Saturday, May 04, 2013

The Shaping of the Hollowness of Me


Mother Wisdom Speaks
by Christine Lore Webber

Some of you I will hollow out.

I will make you a cave.
I will make you so deep the stars will shine in your darkness.
You will be a bowl.
You will be the cup in the rock collecting rain.

I will hollow you out with knives.
I will not do this to make you clean.
I will not do this to make you pure.
You are clean already.
You are pure already.

I will do this because the world needs the hollowness of you.
I will do this for the space that you will be.
I will do this because you must be large.
A bowl.
People will eat from you and their hunger
will not weaken them unto death.
A cup to catch the sacred rain.

 My daughter, do not cry.
Do not be afraid.
Nothing you need will be lost.
I am shaping you.
I am making you ready.

Light will glow in your hollowing.
You will be filled with light.
Your bones will shine.
The round, open center of you will be radiant.

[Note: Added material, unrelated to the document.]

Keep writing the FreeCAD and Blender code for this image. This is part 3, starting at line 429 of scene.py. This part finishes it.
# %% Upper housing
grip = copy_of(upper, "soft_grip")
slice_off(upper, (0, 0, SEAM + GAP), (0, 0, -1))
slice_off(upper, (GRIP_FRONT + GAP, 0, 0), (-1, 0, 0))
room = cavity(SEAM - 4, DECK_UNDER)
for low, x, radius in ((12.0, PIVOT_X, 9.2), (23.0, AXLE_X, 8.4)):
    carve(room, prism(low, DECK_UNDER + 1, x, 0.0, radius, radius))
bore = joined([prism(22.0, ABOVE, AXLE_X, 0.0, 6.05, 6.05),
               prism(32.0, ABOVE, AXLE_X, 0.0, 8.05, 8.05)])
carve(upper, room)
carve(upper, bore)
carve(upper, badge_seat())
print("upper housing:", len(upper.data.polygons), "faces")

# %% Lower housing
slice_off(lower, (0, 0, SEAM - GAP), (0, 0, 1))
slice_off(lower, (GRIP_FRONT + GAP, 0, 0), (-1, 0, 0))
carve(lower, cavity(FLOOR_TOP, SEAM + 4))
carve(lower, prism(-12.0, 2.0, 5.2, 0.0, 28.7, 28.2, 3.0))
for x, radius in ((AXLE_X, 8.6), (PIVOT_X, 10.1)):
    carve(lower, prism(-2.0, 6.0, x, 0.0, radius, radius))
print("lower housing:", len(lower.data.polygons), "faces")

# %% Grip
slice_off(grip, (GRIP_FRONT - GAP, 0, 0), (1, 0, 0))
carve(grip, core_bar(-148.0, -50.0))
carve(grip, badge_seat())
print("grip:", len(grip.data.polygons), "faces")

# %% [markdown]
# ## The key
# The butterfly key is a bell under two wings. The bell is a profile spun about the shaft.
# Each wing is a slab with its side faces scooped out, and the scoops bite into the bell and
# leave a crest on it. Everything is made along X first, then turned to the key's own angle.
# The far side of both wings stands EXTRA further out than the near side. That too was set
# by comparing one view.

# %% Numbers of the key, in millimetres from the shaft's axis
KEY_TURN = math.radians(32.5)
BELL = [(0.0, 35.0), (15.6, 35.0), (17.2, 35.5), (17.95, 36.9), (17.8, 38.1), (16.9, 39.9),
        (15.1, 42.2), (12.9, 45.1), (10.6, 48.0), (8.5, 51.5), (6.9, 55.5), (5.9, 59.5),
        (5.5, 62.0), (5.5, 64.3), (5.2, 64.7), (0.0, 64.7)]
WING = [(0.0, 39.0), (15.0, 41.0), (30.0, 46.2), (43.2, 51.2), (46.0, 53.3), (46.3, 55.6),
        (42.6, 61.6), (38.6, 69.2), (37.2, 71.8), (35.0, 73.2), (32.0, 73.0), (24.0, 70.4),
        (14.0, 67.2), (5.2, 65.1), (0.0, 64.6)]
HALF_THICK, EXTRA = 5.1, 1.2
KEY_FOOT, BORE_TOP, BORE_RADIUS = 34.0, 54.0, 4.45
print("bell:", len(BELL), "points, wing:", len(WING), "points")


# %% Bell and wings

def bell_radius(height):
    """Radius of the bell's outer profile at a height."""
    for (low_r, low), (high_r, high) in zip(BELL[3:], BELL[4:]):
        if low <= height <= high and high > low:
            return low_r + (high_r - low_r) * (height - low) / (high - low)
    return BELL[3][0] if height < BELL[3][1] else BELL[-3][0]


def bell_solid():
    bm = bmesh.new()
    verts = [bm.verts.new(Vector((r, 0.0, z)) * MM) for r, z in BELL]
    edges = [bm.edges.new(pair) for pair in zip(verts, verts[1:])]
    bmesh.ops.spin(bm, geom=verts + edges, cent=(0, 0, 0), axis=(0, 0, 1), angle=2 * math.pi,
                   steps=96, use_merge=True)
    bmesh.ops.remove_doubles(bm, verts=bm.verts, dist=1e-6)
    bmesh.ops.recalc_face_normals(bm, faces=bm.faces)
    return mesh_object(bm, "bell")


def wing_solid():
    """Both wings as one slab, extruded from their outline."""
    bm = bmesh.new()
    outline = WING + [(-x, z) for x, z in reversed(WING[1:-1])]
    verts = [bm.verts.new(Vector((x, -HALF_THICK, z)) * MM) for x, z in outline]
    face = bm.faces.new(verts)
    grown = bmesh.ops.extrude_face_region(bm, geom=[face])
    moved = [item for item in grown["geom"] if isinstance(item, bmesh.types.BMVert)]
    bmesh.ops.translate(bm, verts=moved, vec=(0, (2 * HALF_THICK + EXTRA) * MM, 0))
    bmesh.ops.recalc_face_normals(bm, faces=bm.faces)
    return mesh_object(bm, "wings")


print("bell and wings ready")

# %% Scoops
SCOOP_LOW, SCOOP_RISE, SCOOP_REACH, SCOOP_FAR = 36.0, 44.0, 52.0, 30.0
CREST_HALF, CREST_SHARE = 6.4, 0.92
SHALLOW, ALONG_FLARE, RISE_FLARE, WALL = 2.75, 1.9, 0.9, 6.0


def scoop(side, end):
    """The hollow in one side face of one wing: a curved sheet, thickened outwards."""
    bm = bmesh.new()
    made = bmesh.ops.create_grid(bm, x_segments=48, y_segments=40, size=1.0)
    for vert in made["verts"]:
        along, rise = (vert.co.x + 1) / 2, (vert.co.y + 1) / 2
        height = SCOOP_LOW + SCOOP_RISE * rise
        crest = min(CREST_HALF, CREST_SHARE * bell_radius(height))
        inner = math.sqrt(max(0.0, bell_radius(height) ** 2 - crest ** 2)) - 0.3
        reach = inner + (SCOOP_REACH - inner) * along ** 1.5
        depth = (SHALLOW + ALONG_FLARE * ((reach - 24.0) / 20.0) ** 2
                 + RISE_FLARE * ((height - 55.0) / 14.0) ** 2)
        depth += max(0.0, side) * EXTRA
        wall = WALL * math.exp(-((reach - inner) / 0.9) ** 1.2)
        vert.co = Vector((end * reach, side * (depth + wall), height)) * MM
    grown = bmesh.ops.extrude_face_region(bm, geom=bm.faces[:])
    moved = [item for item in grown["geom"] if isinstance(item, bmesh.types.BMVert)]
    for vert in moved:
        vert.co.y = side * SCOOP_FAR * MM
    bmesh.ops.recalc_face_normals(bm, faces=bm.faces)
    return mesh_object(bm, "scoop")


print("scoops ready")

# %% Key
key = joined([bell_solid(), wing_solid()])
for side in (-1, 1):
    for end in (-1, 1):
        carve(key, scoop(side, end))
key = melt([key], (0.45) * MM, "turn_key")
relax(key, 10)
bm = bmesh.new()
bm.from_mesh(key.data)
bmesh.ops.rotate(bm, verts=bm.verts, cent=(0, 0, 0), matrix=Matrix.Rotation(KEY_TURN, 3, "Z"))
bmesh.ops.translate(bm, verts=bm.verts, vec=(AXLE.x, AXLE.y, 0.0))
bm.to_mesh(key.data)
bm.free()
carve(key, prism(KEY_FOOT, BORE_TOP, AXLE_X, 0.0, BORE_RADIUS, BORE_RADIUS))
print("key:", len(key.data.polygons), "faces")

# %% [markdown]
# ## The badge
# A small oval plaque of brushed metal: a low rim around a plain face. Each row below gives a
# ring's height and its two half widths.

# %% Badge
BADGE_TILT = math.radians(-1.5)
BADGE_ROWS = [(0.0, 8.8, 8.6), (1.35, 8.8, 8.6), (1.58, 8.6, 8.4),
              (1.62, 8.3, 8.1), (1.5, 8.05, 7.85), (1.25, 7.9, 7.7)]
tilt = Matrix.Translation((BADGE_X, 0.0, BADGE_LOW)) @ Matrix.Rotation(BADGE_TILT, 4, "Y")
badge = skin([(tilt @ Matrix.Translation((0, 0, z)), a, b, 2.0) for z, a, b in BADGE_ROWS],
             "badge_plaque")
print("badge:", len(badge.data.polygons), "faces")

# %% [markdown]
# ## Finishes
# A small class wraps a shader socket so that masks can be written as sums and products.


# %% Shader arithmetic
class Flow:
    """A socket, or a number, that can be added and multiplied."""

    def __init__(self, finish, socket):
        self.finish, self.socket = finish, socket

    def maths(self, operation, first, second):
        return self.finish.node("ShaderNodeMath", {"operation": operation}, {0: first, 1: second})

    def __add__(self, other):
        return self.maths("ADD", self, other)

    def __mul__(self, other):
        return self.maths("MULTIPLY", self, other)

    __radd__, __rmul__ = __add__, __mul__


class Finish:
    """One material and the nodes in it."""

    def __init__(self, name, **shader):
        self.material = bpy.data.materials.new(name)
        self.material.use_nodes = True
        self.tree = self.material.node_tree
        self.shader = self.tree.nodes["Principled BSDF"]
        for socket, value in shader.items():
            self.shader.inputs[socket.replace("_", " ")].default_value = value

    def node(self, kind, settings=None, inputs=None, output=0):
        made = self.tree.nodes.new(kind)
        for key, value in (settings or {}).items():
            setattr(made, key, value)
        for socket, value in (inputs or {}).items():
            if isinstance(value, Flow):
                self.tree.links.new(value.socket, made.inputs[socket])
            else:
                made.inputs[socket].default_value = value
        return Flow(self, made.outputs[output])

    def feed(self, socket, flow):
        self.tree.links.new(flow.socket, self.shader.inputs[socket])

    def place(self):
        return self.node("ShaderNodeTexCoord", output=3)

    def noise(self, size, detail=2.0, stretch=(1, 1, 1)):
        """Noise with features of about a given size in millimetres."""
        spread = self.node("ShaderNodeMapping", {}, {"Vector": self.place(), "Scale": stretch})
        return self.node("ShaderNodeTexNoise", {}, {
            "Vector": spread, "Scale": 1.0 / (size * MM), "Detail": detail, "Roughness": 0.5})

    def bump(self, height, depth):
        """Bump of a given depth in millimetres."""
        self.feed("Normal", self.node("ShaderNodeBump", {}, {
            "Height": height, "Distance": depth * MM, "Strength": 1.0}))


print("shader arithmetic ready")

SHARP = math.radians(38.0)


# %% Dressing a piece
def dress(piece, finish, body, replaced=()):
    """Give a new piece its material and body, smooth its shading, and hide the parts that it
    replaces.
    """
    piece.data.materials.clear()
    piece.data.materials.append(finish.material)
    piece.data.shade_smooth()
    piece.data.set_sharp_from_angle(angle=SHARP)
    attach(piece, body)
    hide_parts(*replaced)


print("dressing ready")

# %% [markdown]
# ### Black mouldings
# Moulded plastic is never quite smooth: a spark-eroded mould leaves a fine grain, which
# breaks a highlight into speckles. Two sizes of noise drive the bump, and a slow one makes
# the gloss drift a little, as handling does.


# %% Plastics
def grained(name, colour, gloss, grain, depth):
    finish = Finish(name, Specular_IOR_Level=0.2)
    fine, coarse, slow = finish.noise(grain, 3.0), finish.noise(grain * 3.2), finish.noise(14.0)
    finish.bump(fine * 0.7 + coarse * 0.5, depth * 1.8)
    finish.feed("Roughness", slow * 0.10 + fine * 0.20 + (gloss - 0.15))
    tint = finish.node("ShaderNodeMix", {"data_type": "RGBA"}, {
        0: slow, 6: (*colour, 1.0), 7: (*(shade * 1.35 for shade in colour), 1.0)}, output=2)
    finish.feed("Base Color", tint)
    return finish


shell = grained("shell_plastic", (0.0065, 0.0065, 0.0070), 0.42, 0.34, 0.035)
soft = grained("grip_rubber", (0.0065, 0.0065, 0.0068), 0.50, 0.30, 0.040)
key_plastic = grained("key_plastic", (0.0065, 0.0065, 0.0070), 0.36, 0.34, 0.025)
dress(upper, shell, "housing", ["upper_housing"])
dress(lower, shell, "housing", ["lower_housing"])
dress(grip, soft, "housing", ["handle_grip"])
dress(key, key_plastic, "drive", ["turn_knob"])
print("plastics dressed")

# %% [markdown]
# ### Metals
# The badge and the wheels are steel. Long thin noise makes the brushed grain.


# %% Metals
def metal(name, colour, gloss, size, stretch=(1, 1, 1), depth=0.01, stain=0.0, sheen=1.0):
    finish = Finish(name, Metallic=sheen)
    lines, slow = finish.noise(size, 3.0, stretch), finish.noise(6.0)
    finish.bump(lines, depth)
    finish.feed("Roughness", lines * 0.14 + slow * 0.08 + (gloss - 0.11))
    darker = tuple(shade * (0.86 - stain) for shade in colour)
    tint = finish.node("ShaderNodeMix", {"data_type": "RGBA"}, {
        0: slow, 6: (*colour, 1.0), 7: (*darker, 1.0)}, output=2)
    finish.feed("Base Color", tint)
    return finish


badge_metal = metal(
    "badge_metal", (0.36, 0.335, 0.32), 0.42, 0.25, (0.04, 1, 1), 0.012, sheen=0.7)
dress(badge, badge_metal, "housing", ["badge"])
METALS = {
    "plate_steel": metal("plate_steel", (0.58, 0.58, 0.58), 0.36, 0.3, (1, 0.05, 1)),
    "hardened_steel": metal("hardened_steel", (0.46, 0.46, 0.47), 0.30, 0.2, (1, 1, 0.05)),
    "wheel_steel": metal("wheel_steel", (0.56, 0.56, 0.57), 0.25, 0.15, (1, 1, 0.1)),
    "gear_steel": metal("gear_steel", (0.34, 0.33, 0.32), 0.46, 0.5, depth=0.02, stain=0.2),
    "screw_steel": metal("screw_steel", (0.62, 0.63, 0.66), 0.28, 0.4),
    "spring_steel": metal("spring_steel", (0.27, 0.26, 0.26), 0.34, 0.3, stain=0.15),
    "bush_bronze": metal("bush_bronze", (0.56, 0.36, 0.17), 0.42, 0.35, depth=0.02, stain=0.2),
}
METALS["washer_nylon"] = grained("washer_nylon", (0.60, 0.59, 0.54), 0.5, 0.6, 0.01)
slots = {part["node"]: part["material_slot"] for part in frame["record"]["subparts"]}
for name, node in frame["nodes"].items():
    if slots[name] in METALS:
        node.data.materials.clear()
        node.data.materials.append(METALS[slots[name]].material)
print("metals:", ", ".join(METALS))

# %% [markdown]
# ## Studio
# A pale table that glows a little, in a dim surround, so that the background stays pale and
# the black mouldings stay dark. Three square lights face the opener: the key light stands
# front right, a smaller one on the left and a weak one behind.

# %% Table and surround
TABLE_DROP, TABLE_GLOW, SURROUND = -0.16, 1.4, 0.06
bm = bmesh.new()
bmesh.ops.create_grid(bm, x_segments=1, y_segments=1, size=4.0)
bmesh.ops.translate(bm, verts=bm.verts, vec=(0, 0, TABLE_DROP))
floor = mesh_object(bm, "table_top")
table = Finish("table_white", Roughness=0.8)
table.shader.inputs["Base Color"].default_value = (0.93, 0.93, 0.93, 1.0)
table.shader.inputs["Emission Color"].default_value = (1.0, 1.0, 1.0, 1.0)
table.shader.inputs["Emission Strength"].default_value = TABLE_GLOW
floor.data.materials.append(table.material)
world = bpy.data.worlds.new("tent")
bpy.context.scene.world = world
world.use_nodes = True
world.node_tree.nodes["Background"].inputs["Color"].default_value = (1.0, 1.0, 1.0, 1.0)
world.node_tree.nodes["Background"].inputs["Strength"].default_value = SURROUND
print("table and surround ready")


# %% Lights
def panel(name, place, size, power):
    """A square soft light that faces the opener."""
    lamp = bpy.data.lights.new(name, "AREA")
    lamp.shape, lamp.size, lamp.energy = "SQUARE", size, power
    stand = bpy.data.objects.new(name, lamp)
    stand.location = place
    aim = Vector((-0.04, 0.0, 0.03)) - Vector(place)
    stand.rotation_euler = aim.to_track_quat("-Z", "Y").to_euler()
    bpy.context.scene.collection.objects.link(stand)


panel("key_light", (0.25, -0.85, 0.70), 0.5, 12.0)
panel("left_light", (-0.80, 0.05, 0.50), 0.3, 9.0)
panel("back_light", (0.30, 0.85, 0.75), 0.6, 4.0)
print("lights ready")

I will call you Brilliant One.
I will call you Daughter Who Is Wide.
I will call you Transformed.
 
As I travel through the tangled experience of deep grief, I’ve been trying to find the words to describe how it feels to be healing and transforming. Even as I talk to others about the experience, the words sound so trite and hollow, the words that mean nothing when the grief is still raw, the words that at one time seemed they could not be true.

Society has long attempted to marginalize and set apart the darkness of spiritual life. Grief, despair, anger, and fear are the antithesis of a good spiritual life, experiences to overcome and conquer. There is great irony within the postmodern experience that the aspects of religion we judge as harmful are also the places within our souls we hide and deny. So often we talk of a death denying culture, but really, it is a darkness denying culture. Sterilize, deodorize, and bleach out the parts we don’t want to acknowledge. Yet, no matter how much detergent we apply, it cannot eliminate the fundamental life experience. Every time I’ve peered deep into the looking glass to understand the source of my dark emotions, the same area appears. A shadow of darkness that is a subconscious certainty I am nothing, I am useless, worthless, unloveable, and unredeemable, a certainty that I deserve all the suffering in my life. There was a time that I considered this shadow to be a remnant of learned behavior and definitions of self I blamed on misogynistic harmful religion. But the thing is, this inherent sense of suffering is not unique to one religion. It is not even unique to one philosophy or culture. Across the globe and throughout time, humanity describes these same feelings of worthlessness and a sense that suffering is inevitable, deserved, even destined. I no longer am certain these are learned ideas.

Within the realm of progressive postmodern thought, so many want to skip ahead to the joy and peace and rainbows. In fact, progressive social activists will ridicule those who embrace theologies that try to explain suffering, claiming that to explain the origin of suffering, intentionally or not, causes harm. For us, suffering is something to deal with, cope with, handle and manage. The resulting emotions of grief, despair, anger and fear are byproducts of an unhealthy spirit, of not “handling” the suffering well.

This just doesn’t cut it for me anymore. It does not make sense to cut off and deny a good portion, even half, of my own human experience as pointless. What are the options, though? On one hand, I cannot really say anymore that suffering is pointless or meaningless. However, when I try to say there is a reason for my suffering and attempt to explain it, I fall flat on my face.

Ultimately, there is a mystery in the spaces of meaning making. There is a limitation to our ability to communicate and reason through the human experience. I want to pull it apart, observe and describe this space, but it so often eludes me. The attempts by others often bring me comfort, however. For over a decade the poem shared above has aided me and reflects how I desire to see the space of suffering and meaning.